A Divine Night Out
Submitted by Annie Humphrey
It was a cloudless, chilly day in February when my friend “Bill” called me after class. He felt that this Friday night would be better spent studying than attending a Flogging Molly concert. I didn’t have a car and the concert was 8 miles away, and the doors would open in three hours. Fortunately, I had the tickets, so all hope of seeing my favorite band for the first time live wasn’t lost. But I knew I would need a miracle to get there in one piece, on time. I called my best friend Patty. We had poured beer on a tree a week earlier for two Irish gods, Manannán MacLir and Lugh Lámhfhada. At the time it didn’t make sense and wasn’t really necessary, but now we were using all our brownie points with Manny and Lugh. We worked out a bus-train-taxi route to the venue and departed immediately, praying all the while for our gods to watch over us and keep public transportation running smoothly.
It was a warm February, so I only wore a thin white t-shirt – the standard fare for a so-so punk – and a cloth jacket. We waited for our taxi and Patty and I sang songs and jumped in place to keep our blood flowing. The train station was deserted. After a few Flogging Molly songs, we started singing hymns from our liturgy, hyper-fast so we could bounce in time to them. “Siuil linn a Mhanannon, walk with us Manannán,” we chattered into the dark night. Suddenly, the silence of the train station was broken by an odd, rhythmic scraping sound.
Patty and I stopped singing, our breath rising up in white clouds, and watched in amazement as a small boy turned around a corner. He was shuffling very quickly on the deicing salt – backwards. With a bright smile, he scraped between us, said hello, turned a corner, and disappeared. We were dumbfounded, until we saw the headlights of a taxi approaching. “We called for Manny, and He sure is a trickster,” said Patty, laughing as she got into the backseat.
We got to the venue just as the doors opened. The line was long but moved quickly, and soon we were inside – and twenty feet from the stage. I grumbled, knowing how much more fun shows are in the front rows, but Patty reminded me that we had a Gatekeeper watching out for us. Sure enough, person by person moved in such a way that, five minutes later, we were in the very second row of people. Anyone who has been to a punk show knows how difficult it is to get even an inch closer to the stage, and I am sure that such a movement like that couldn’t have been achieved without divine help.

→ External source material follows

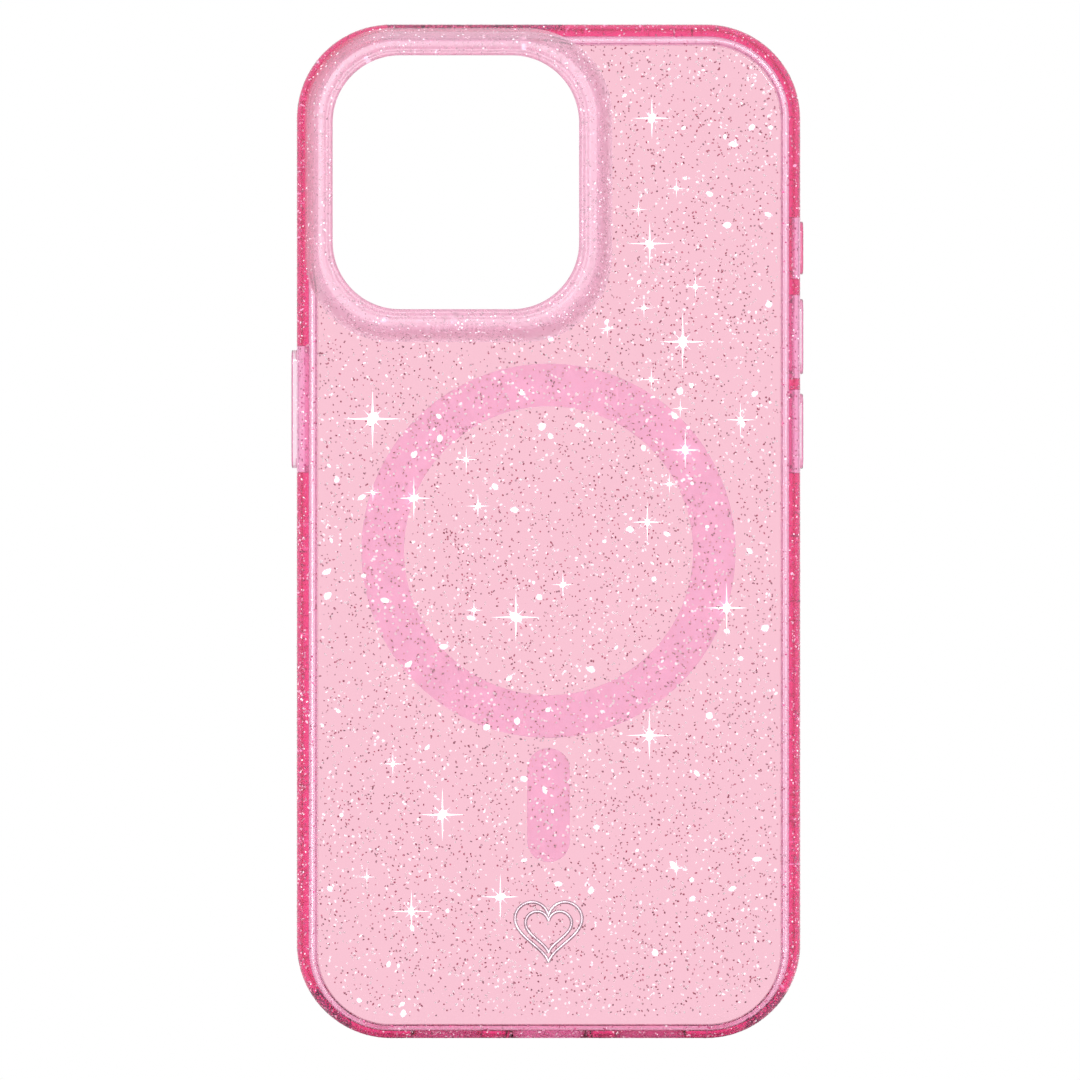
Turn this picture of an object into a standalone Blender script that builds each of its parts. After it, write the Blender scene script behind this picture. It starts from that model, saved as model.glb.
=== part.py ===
"""A clear glitter phone case with a magnet ring, standing upright on its bottom edge.

Units are metres. +Z is up the case, -Y is the outside of the back, +Y is the open
screen side. The origin is the centre of the footprint on the surface it stands on.
"""

import math

import bmesh
import bpy
from mathutils import Matrix, Vector

UPRIGHT = math.radians(90)
WELD_DISTANCE = 0.000001

# Outer size of the case, without its buttons
WIDTH = 0.0750
HEIGHT = 0.1510
CORNER_RADIUS = 0.0140
CORNER_STEPS = 8
MIDDLE_Z = HEIGHT / 2

# Depths along Y, from the outside of the camera guard to the front of the screen lip
GUARD_BACK_Y = -0.0071
PLATE_BACK_Y = -0.0046
PLATE_INNER_Y = -0.0024
LIP_UNDER_Y = 0.00585
LIP_FRONT_Y = 0.0071
PHONE_MIDDLE_Y = (PLATE_INNER_Y + LIP_UNDER_Y) / 2

# Bumper section, measured inwards from the outer wall
WALL = 0.00205
LIP_REACH = 0.0032
SHOULDER_REACH = 0.0030
SHOULDER_ROUND = 0.0025
SHOULDER_UNDER_Y = -0.0037
LIP_ROUND = 0.0015
LIP_EDGE_ROUND = 0.0005
SHOULDER_STEPS = 5
LIP_STEPS = 4
EDGE_STEPS = 2
GAP = 0.0003

# Back plate
PLATE_INSET = SHOULDER_REACH + GAP
TONGUE_INSET = WALL + GAP
TONGUE_BACK_Y = SHOULDER_UNDER_Y + GAP
PLATE_EDGE_ROUND = 0.0003

# Camera opening and the raised guard around it
CAMERA_X = -0.0138
CAMERA_Z = 0.1275
CAMERA_WIDTH = 0.0367
CAMERA_HEIGHT = 0.0378
CAMERA_RADIUS = 0.0100
GUARD_LEFT = -0.0363
GUARD_RIGHT = 0.0095
GUARD_BOTTOM = 0.1037
GUARD_TOP = 0.1498
GUARD_RADIUS = 0.0130
GUARD_SLOPE = 0.0012
GUARD_SLOPE_STEPS = 3
GUARD_LIP_ROUND = 0.0004
GUARD_REBATE = 0.0006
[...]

Speaking of divine help, Patty and I had spent most of our money on the taxi, and there wasn’t enough to repeat the trip home in the same way. Sure enough, our new neighbor on the floor was a friendly girl who lived in my dorm and was more than willing to drive us back. Patty and I took a deep breath and relaxed.
As if the whole journey wasn’t epic and magical enough, Manny and Lugh had one last surprise for us during the concert. One of the opening acts was an amazing ska band from England called The Dead Pets. The lead singer wore a gangly striped suit, just like Manannán’s “old striped clothes” in Lady Gregory’s Manannan at Play, and the trumpet player had a halo of bleach-blonde hair just like the sun god Himself. They were a marvelous band and put on a really fun show, but their last song, “We’re Coming Back”, spoke directly to Patty’s and my hearts.